# Zeigt her Eure Bootsrutenhalter



## Laichhaken (26. Februar 2020)

Hallo liebe Angel- Bootsbesitzer, Trollingfreunde und leichte Schlepper...

ich bin gerade auf der Suche nach robusten Bootsrutenhaltern, wie so mancher es vor mir auch getan hat...

Bei der Suche nach Informationen hier im AB habe ich festgestellt - immer wieder stellen sich viele diese Frage: Welche Bootsrutenhalter sind wohl am besten für Ihre Zwecke an ihrem Boot, bzw. für das Gewässer und den Zielfisch.

Die Bedürfnisse scheinen da sehr unterschiedlich zu sein. Es fängt bei Eigenbauten aus Kunststoffrohr an, geht über diverse Kreationen die von Fachmännern nach Vorbild von Originalen aus hochwertigem Material gefertigt werden, bis hin zu den High End Bootsrutenhaltern Namhafter Hersteller.

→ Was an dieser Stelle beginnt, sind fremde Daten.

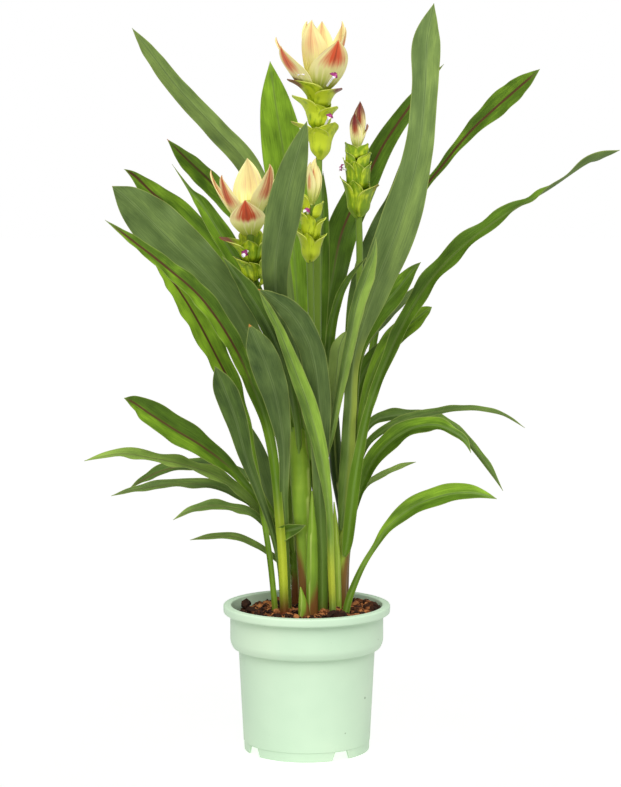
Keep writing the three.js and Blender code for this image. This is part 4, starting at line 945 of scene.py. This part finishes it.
def bractSheet(foot, top, entry, head, kind, seed):
    # a green bract wraps round the head's axis, a narrow one under the wider ones; a cream one
    # bends round a line of its own
    b = bractShape
    _, tipX, tipY, behind, wide, stain = entry
    form = b[kind]
    tip = placeSeen(tipX, tipY, foot[1] + behind)
    rise = unit(top - foot)
    height = (tip - foot) @ rise
    level = tip - foot - rise * height
    reach = np.linalg.norm(level)
    outward = level / reach
    side = np.cross(rise, outward)
    place = np.linspace(0, 1, b["rows"] + 1)
    bodyShare, reachShare, heightShare, full = (
        curveThrough(form[name], place) for name in ("body", "reach", "height", "full")
    )
    place = place[:, None]
    if kind == "green":
        body = head["body"] - (b["layer"] if wide < b["narrow"] else 0)
        radial = mixed(b["footRadius"], body, bodyShare) + (reach - body) * reachShare
        bend = radial
        halfAngle = math.radians(wide) * np.maximum(full, 0)
    else:
        radial = reach * reachShare + head["bow"] * np.sin(math.pi * place)
        bend = np.full_like(place, b["bend"] * wide)
        halfAngle = wide / 2 / bend * np.maximum(full, 0)
    across = np.linspace(-1, 1, b["columns"] + 1)
    angle = halfAngle * across
    flare = b["flare"] * across**2 * smooth(place, *b["flareFrom"])
    crinkle = b["crinkle"] * np.sin(across * 9 + seed * 30) * np.sin(place * 7 + seed * 9)
    out = outward * np.cos(angle)[..., None] + side * np.sin(angle)[..., None]
    line = foot + rise * height * heightShare + outward * (radial - bend)
    loose = (flare + crinkle) * (1 - smooth(place, *b["calmTip"]))
    surface = line[:, None] + out * (bend + loose)[..., None]
    normal = unit(np.cross(np.cross(out, rise), np.gradient(surface, axis=0)))
    normal = normal * np.where((normal * out).sum(-1, keepdims=True) < 0, -1, 1)
    skin = normal * b["thick"] / 2
    points, faces = sheetShape(surface - skin, surface + skin)
    start, whole, end, spread = head["blush"]
    blush = smooth(place, start, whole) * (1 - smooth(place, end - 0.2, end + 0.1))
    tipMiddle = np.exp(-((angle * bend / b["tipWidth"]) ** 2)) * b["tipStrength"]
    rimSides = np.abs(across) ** 3 * smooth(place, *b["rimSides"])
    values = {
        "across": across,
        "place": place,
        "seed": seed,
        "rim": np.maximum(rimSides, smooth(place, *b["rimTip"])),
        "tip": stain * smooth(place, *b["tipFrom"]) * tipMiddle,
        "blush": np.exp(-((across / spread) ** 2)) * blush,
        "stain": stain,
        "stalk": 0,
    }
    return points, faces, bothSides(values, angle.shape)


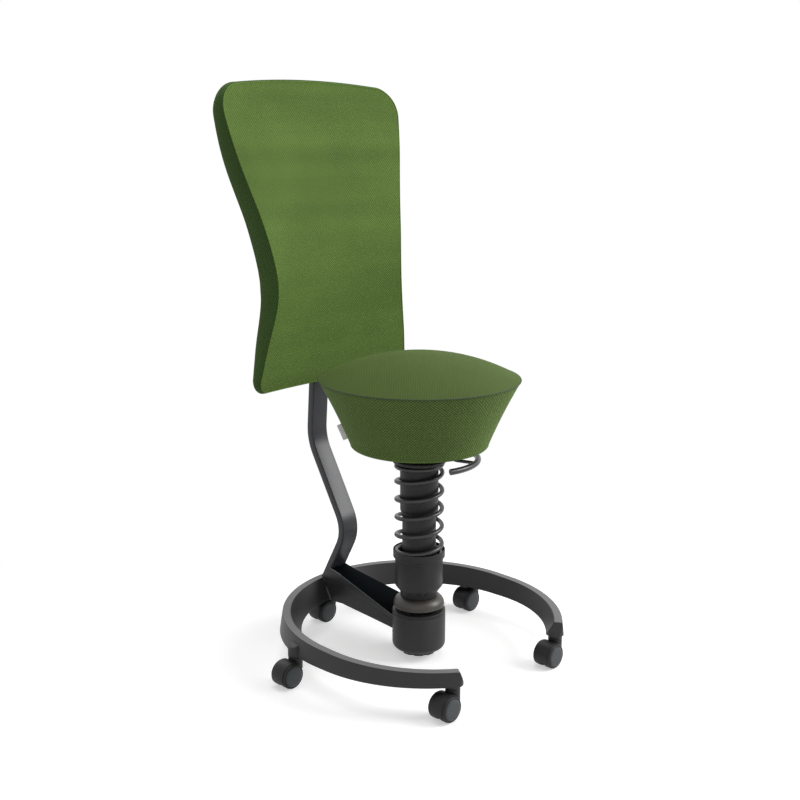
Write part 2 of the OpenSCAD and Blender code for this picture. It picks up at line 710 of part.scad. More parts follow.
// Bare cloth tag sewn into the seat's side, standing out from it
label_turn = 134;
label_w = 12;
label_h = 33;
label_t = 0.8;
label_at = 0.18;
function side_point(t) = let (p0 = [seat_foot_r, seat_z + seat_edge * 0.75], p1 = [seat_r - piping_r * 0.9, rim_z - piping_r * 0.8])
  p0 + t * (p1 - p0) - [seat_draw * 4 * t * (1 - t), 0];
module seat_label() {
  step = side_point(label_at + 0.1) - side_point(label_at - 0.1);
  color("#e8e8e6") rotate([0, 0, label_turn]) translate([side_point(label_at)[0] - 1, 0, side_point(label_at)[1]])
    rotate([0, atan2(step[0], step[1]), 0]) translate([0, -label_t / 2, -label_h / 2]) cube([label_w, label_t, label_h]);
}

module lever_cap() {
  cylinder(r = lever_r + 0.4, h = 7, $fn = 64);
  translate([0, 0, 7 - tiny]) cylinder(r1 = lever_r + 0.4, r2 = lever_r - 1.6, h = 2, $fn = 64);
}

// Lever: curved handle, bend, rising arm, pivot eye and the tongue that presses the valve pin
module lift_lever() {
  yc = sqrt(pow(lever_reach - lever_bend, 2) - pow(lever_bend, 2));
  lap = atan(lever_bend / yc);
  rise = pivot_z - lever_z;
  run = yc - lever_pivot;
  color("#2c2c2e") rotate([0, 0, lever_turn]) difference() {
    union() {
      rotate([0, 0, -90 - lever_span]) translate([0, 0, lever_z])
        rotate_extrude(angle = lever_span - lap, $fn = 160) translate([lever_reach, 0]) circle(r = lever_r, $fn = 48);
      translate([-lever_bend, -yc, lever_z]) rotate([0, 0, -90 - lap])
        rotate_extrude(angle = 90 + lap, $fn = 96) translate([lever_bend, 0]) circle(r = lever_r, $fn = 48);
      rotate([0, 0, -90 - lap]) translate([lever_reach, 0, lever_z]) sphere(r = lever_r + 0.06, $fn = 48);
      translate([0, -yc, lever_z]) sphere(r = lever_r + 0.06, $fn = 48);
      rotate([0, 0, -90 - lever_span]) translate([lever_reach, 4, lever_z]) rotate([90, 0, 0]) lever_cap();
      translate([0, -yc, lever_z]) rotate([-atan2(run, rise), 0, 0])
        cylinder(r = lever_r - 0.3, h = norm([run, rise]) - 4.5, $fn = 64);
      translate([-6, -lever_pivot, pivot_z]) rotate([0, 90, 0]) cylinder(r = 7.4, h = 12, $fn = 48);
      translate([-5, -lever_pivot - 2, tongue_z]) cube([10, lever_pivot + 5, tongue_h]);
      translate([-5, -lever_pivot - 5, pivot_z]) cube([10, 9, tongue_z + tongue_h - pivot_z]);
    }
    translate([-10, -lever_pivot, pivot_z]) rotate([0, 90, 0]) cylinder(r = pivot_r + running, h = 20, $fn = 48);
  }
}

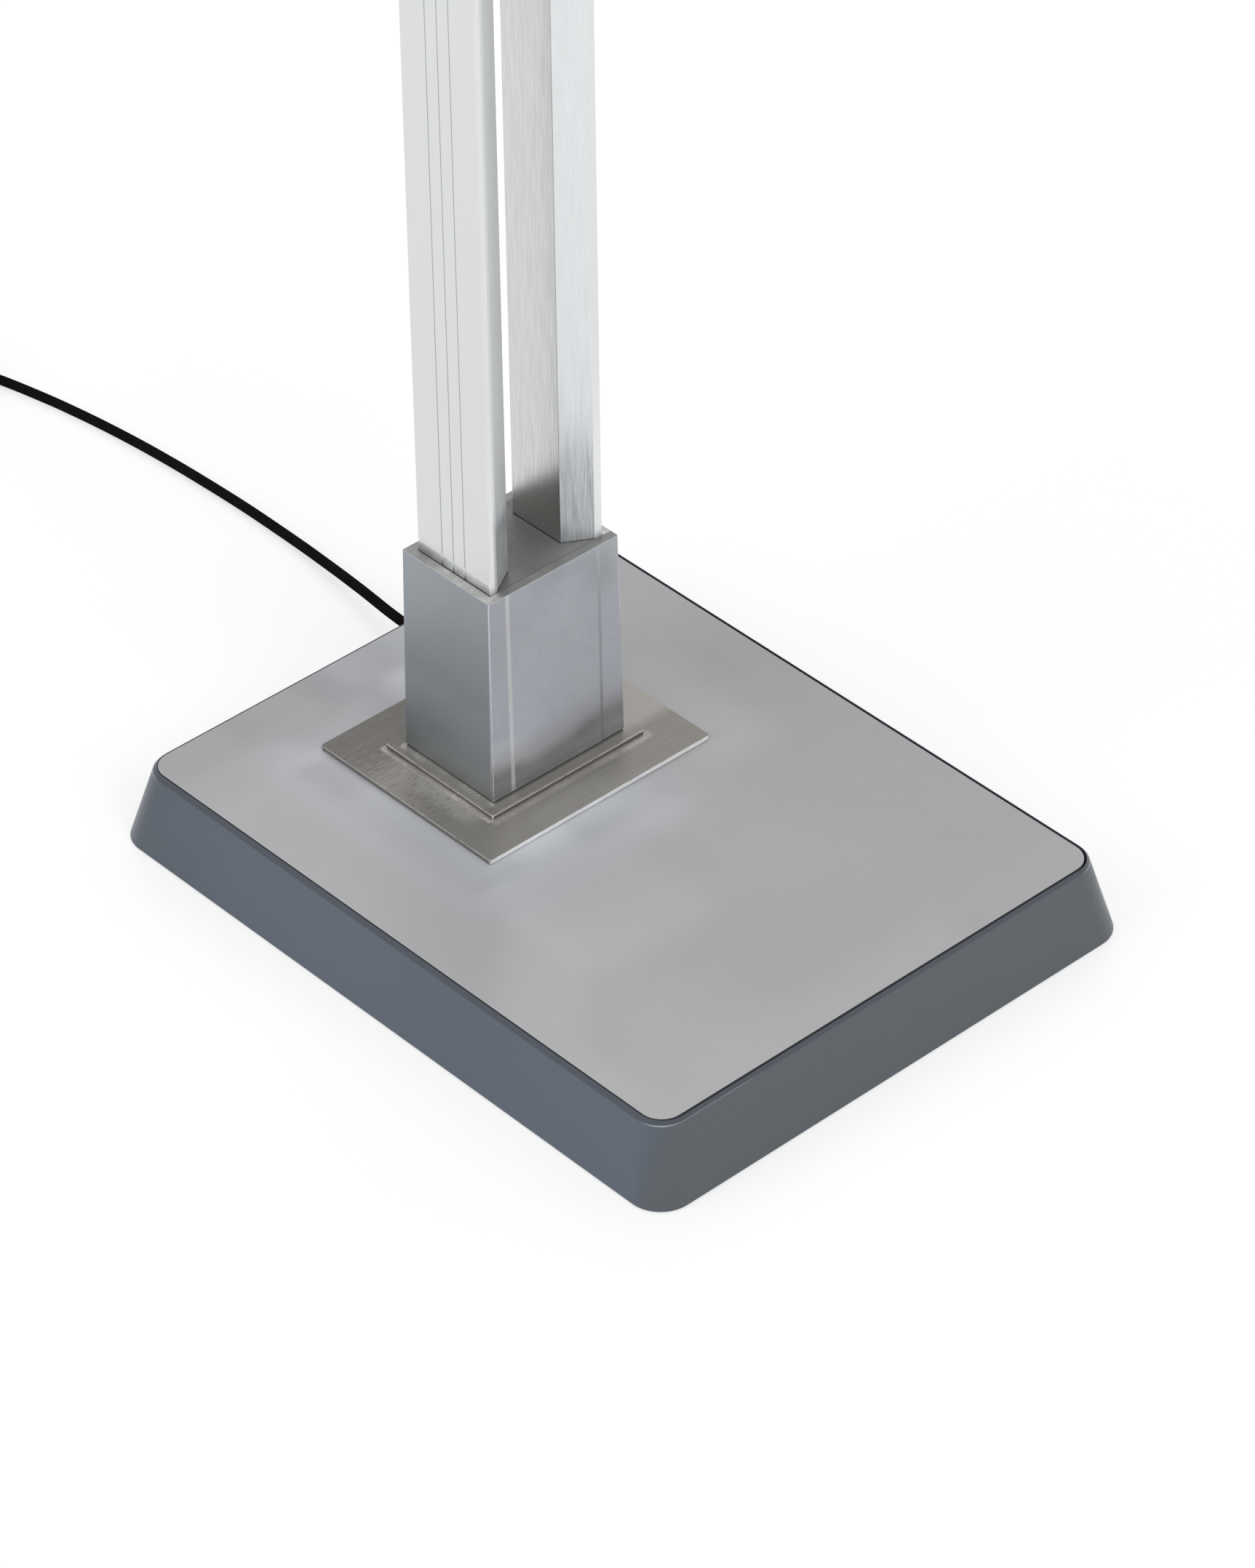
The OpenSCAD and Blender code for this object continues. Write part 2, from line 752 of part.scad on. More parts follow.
// The block that fills the collar between the uprights, drawn to their inner shape
core_gap = 0.5;
module column_core() {
    wide = side_y - core_gap;
    waist = inner_y - core_gap;
    face = upright_face_w / 2 - core_gap / 2;
    side = socket_l / 2;
    color("#3c3e42")
        difference() {
            translate([column_x, 0, column_z])
                linear_extrude(collar_h)
                    polygon([
                        [side, wide], [side - fit, wide], [face, waist], [-face, waist], [fit - side, wide], [-side, wide],
                        [-side, -wide], [fit - side, -wide], [-face, -waist], [face, -waist], [side - fit, -wide], [side, -wide]
                    ]);
            column_bolt_places()
                cylinder(d = bolt_d + 2 * screw_play, h = column_z + bolt_grip + screw_play);
        }
}

module set_screws() {
    color("#2a2a2c")
        for (share = set_screw_rows)
            translate([column_x - socket_l / 2 - collar_wall, 0, column_z + share * collar_h])
                along_x(set_screw_d, collar_wall);
}

// An upright's outline on the +Y side, and its hollow one wall inside
function upright_outline() = let (h = upright_w / 2, f = upright_face_w / 2)
    [[h, side_y], [h, upright_out], [-h, upright_out], [-h, side_y], [-f, inner_y], [f, inner_y]];
function slant_x(y) = upright_face_w / 2 + chamfer_x * (y - inner_y) / chamfer_y - upright_wall * chamfer_len / chamfer_y;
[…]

Das macht die Auswahl nicht wirklich leicht...

Vielleicht ist dieser Tröööt dazu gut geeignet um einmal die Bestände der Bootsrutenhalter-Besitzer mit Ihren Pro und Kontras aufzuzeigen - sofern diese dazu bereit sind sich die Mühe zu machen und von Ihren Rutenhaltern zu berichten.

Vielleicht führt er aber auch nur zu weiteren Unsicherheiten ….das weiß man vorher nicht...


Meine Vorstellung wäre hier, dass ein stolzer (aber bitte auch ein enttäuschter) Besitzer ein Bild/Foto von seinem Bootsrutenhalter im montierten Zustand, vielleicht auch im Einsatz beim Schleppen, einstellt und dazu ein paar Informationen schreibt wie z.B. 

- Hauptzielfisch und Gewässer wegen der Beanspruchung/Belastung des Rutenhalters, 
- Art des Bootes, 
- die Art und der Ort der Befestigung am selbigen - bitte mit Begründung, 
- Stabilität und Langlebigkeit nach eigener Erfahrung
und ganz wichtig die Zufriedenheit mit den Rutenhaltern und eventueller Empfehlung oder halt auch einer ehrlichen Abratung.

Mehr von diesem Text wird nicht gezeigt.